Yesterday Mr Abe said the government stood by a 1993 admission that Japan had forced women into sexual slavery. But he also suggested that it would “reinvestigate” the comfort-women issue, a demand from about 120 politicians on the right of the ruling Liberal Democratic Party (LDP) who demand the admission be reversed.

Elderly women across Asia tell stories similar to the treatment of the Seoul pensioner. In the Chinese province of Shanxi, Guo Xi-cui was just 15 when she held in a comfort station for 40 days. She said Japanese soldiers stood watching as “two or three men” held her legs. “They spread them until I was injured and then they raped me,” she said. “When they sent me home I was not able to sit properly.”

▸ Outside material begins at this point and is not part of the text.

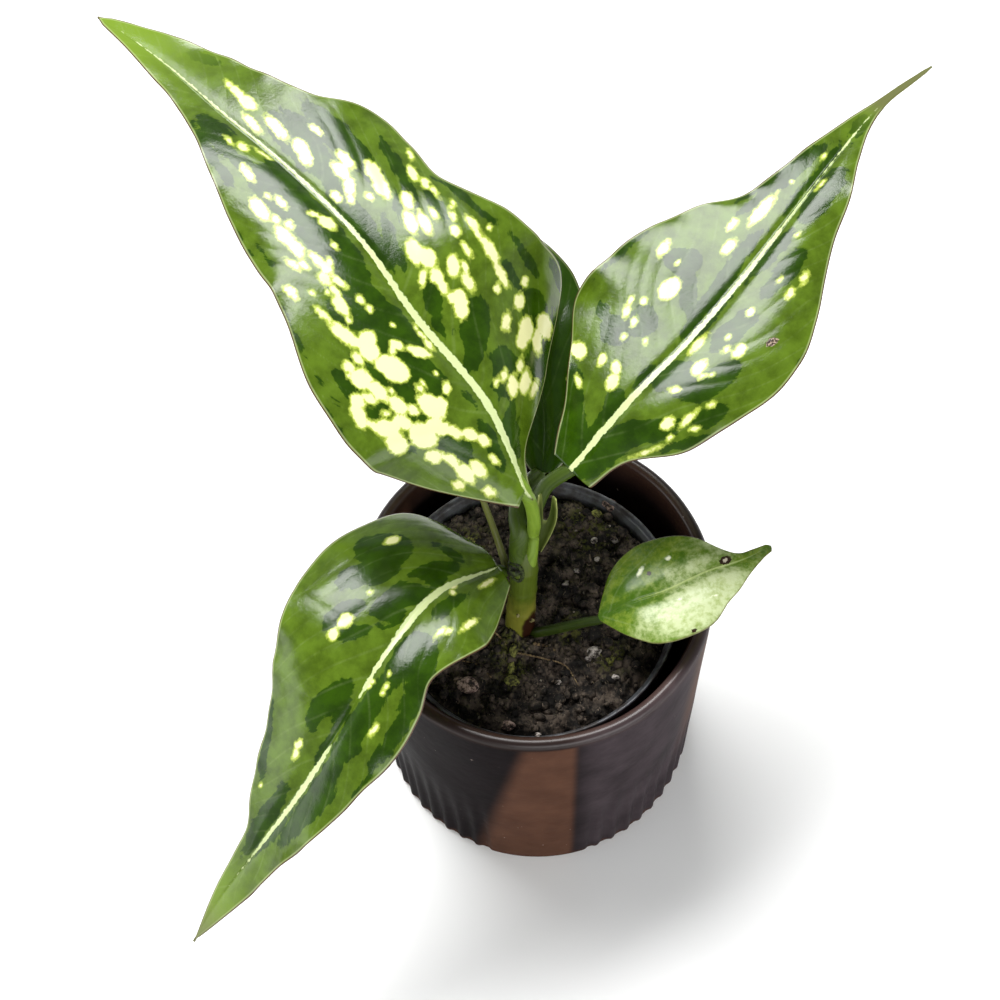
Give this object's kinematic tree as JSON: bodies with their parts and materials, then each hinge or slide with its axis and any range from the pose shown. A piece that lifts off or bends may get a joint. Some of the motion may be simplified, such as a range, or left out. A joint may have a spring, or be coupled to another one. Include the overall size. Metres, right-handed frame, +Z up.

Jan Ruff-O’Herne, an Adelaide grandmother, and her friends were taken from a Japanese concentration camp in Java to a comfort station. “We were given flower names and they were pinned to our doors,” she told Australian television. Then aged 21 and planning to become a nun, Ms O’Herne was raped by an officer.

According to Amnesty International, thousands of women from across Asia – some as young as 12 – were “enslaved against their will and repeatedly raped, tortured and brutalised for months and years” by the Japanese military. Thousands died in painful silence after a lifetime of torment until a group of Korean victims began to speak out in the early 1990s. Ms O’Herne remembers watching the women on television: “I thought, now is my time to speak out.”

But the issue has galvanised the Japanese right, who deny government involvement. “The women were legal prostitutes in brothels,” Nobukatsu Fujioka, a revisionist academic, said. He is one of the leading figures in a movement that aims to overturn much of the accepted wisdom about what took place during Japan’s rampage across Asia in the 1930s and 40s.

Twelve out of 18 members of Japan’s cabinet belong to a political forum that wants to “rethink” history education and backs many of Professor Fujioka’s views. His Society for History Textbook Reform has sold 800,000 copies of a revisionist history book that denies war crimes such as the comfort women and the Rape of Nanjing. Before coming to power, Mr Abe was one of the society’s supporters.

The revisionist denials are refuted by many Japanese historians. “The military decided when, where, and how ‘comfort stations’ were to be established,” Yoshiaki Yoshimi, a professor of history at Tokyo’s Chuo University, said.

Former Japanese soldiers have also testified to their involvement in the wartime rape of Asian women. Hajime Kondo, who was stationed in China from 1940-44, recalled kidnapping a woman in Shanxi Province and taking turns with his comrades in raping her. He said the thought that gang rape was wrong “never occurred” to him until he had his own family.

The deniers, however, have grown stronger since a 1993 statement by chief cabinet secretary Yohei Kono that the military was directly involved. That statement has never been accepted by the right. Now, with the prospect of a US Congressional resolution calling on Tokyo to “formally apologise and accept historical responsibility” for the comfort women, a delegation of LDP politicians is to travel to the US to lobby for the resolution to be quashed.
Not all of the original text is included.